* EXERCISE GOAL
Retype the material word for word.

* EXTRACTED MATERIAL

━━━━━━━━━━

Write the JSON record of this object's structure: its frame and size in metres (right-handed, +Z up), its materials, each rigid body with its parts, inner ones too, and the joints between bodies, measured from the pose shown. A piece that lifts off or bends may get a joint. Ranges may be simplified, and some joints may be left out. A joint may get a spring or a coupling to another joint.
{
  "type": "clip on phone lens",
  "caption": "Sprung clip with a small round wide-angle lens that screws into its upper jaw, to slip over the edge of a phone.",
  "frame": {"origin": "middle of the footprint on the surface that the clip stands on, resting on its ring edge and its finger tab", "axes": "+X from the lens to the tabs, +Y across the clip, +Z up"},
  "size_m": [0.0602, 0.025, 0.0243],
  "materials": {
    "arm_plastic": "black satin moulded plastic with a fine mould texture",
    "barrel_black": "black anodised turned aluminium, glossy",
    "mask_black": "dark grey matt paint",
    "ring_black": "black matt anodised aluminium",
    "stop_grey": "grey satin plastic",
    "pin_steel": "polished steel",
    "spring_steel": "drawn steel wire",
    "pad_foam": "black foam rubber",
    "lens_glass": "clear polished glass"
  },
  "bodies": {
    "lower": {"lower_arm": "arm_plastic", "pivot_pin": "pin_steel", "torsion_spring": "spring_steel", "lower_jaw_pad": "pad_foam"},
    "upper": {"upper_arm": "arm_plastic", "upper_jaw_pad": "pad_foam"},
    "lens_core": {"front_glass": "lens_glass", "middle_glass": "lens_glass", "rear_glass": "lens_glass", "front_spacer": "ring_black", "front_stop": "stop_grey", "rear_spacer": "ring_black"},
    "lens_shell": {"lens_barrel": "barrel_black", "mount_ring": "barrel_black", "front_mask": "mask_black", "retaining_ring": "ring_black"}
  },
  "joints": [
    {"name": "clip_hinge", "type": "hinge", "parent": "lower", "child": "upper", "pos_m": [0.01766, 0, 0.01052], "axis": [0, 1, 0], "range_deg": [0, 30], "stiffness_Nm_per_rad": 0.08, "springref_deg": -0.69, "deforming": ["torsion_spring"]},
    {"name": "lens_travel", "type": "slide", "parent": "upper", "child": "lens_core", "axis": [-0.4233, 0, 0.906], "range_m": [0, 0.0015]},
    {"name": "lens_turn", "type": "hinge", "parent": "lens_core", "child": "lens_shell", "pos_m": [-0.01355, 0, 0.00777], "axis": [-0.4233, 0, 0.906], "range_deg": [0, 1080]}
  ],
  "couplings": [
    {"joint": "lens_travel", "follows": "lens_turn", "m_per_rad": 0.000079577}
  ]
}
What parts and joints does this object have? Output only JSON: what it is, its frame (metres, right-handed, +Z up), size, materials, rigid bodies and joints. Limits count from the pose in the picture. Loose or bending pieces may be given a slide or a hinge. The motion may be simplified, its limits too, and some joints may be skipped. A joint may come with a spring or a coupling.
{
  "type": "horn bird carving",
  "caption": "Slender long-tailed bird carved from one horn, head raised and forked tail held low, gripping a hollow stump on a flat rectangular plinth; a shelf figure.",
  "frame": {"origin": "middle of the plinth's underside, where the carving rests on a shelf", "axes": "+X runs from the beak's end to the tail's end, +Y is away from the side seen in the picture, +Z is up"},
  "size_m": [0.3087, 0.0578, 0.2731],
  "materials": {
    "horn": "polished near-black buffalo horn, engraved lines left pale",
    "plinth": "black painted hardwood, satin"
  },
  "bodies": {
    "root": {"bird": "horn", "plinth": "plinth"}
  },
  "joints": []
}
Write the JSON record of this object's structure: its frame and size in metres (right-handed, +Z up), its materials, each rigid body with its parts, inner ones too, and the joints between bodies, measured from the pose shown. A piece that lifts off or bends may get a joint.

━━━━━━━━━━

* ANSWER TO THE TASK
Write the JSON record of this object's structure: its frame and size in metres (right-handed, +Z up), its materials, each rigid body with its parts, inner ones too, and the joints between bodies, measured from the pose shown. A piece that lifts off or bends may get a joint. Ranges may be simplified, and some joints may be left out. A joint may get a spring or a coupling to another joint.
{
  "type": "clip on phone lens",
  "caption": "Sprung clip with a small round wide-angle lens that screws into its upper jaw, to slip over the edge of a phone.",
  "frame": {"origin": "middle of the footprint on the surface that the clip stands on, resting on its ring edge and its finger tab", "axes": "+X from the lens to the tabs, +Y across the clip, +Z up"},
  "size_m": [0.0602, 0.025, 0.0243],
  "materials": {
    "arm_plastic": "black satin moulded plastic with a fine mould texture",
    "barrel_black": "black anodised turned aluminium, glossy",
    "mask_black": "dark grey matt paint",
    "ring_black": "black matt anodised aluminium",
    "stop_grey": "grey satin plastic",
    "pin_steel": "polished steel",
    "spring_steel": "drawn steel wire",
    "pad_foam": "black foam rubber",
    "lens_glass": "clear polished glass"
  },
  "bodies": {
    "lower": {"lower_arm": "arm_plastic", "pivot_pin": "pin_steel", "torsion_spring": "spring_steel", "lower_jaw_pad": "pad_foam"},
    "upper": {"upper_arm": "arm_plastic", "upper_jaw_pad": "pad_foam"},
    "lens_core": {"front_glass": "lens_glass", "middle_glass": "lens_glass", "rear_glass": "lens_glass", "front_spacer": "ring_black", "front_stop": "stop_grey", "rear_spacer": "ring_black"},
    "lens_shell": {"lens_barrel": "barrel_black", "mount_ring": "barrel_black", "front_mask": "mask_black", "retaining_ring": "ring_black"}
  },
  "joints": [
    {"name": "clip_hinge", "type": "hinge", "parent": "lower", "child": "upper", "pos_m": [0.01766, 0, 0.01052], "axis": [0, 1, 0], "range_deg": [0, 30], "stiffness_Nm_per_rad": 0.08, "springref_deg": -0.69, "deforming": ["torsion_spring"]},
    {"name": "lens_travel", "type": "slide", "parent": "upper", "child": "lens_core", "axis": [-0.4233, 0, 0.906], "range_m": [0, 0.0015]},
    {"name": "lens_turn", "type": "hinge", "parent": "lens_core", "child": "lens_shell", "pos_m": [-0.01355, 0, 0.00777], "axis": [-0.4233, 0, 0.906], "range_deg": [0, 1080]}
  ],
  "couplings": [
    {"joint": "lens_travel", "follows": "lens_turn", "m_per_rad": 0.000079577}
  ]
}
What parts and joints does this object have? Output only JSON: what it is, its frame (metres, right-handed, +Z up), size, materials, rigid bodies and joints. Limits count from the pose in the picture. Loose or bending pieces may be given a slide or a hinge. The motion may be simplified, its limits too, and some joints may be skipped. A joint may come with a spring or a coupling.
{
  "type": "horn bird carving",
  "caption": "Slender long-tailed bird carved from one horn, head raised and forked tail held low, gripping a hollow stump on a flat rectangular plinth; a shelf figure.",
  "frame": {"origin": "middle of the plinth's underside, where the carving rests on a shelf", "axes": "+X runs from the beak's end to the tail's end, +Y is away from the side seen in the picture, +Z is up"},
  "size_m": [0.3087, 0.0578, 0.2731],
  "materials": {
    "horn": "polished near-black buffalo horn, engraved lines left pale",
    "plinth": "black painted hardwood, satin"
  },
  "bodies": {
    "root": {"bird": "horn", "plinth": "plinth"}
  },
  "joints": []
}
Write the JSON record of this object's structure: its frame and size in metres (right-handed, +Z up), its materials, each rigid body with its parts, inner ones too, and the joints between bodies, measured from the pose shown. A piece that lifts off or bends may get a joint.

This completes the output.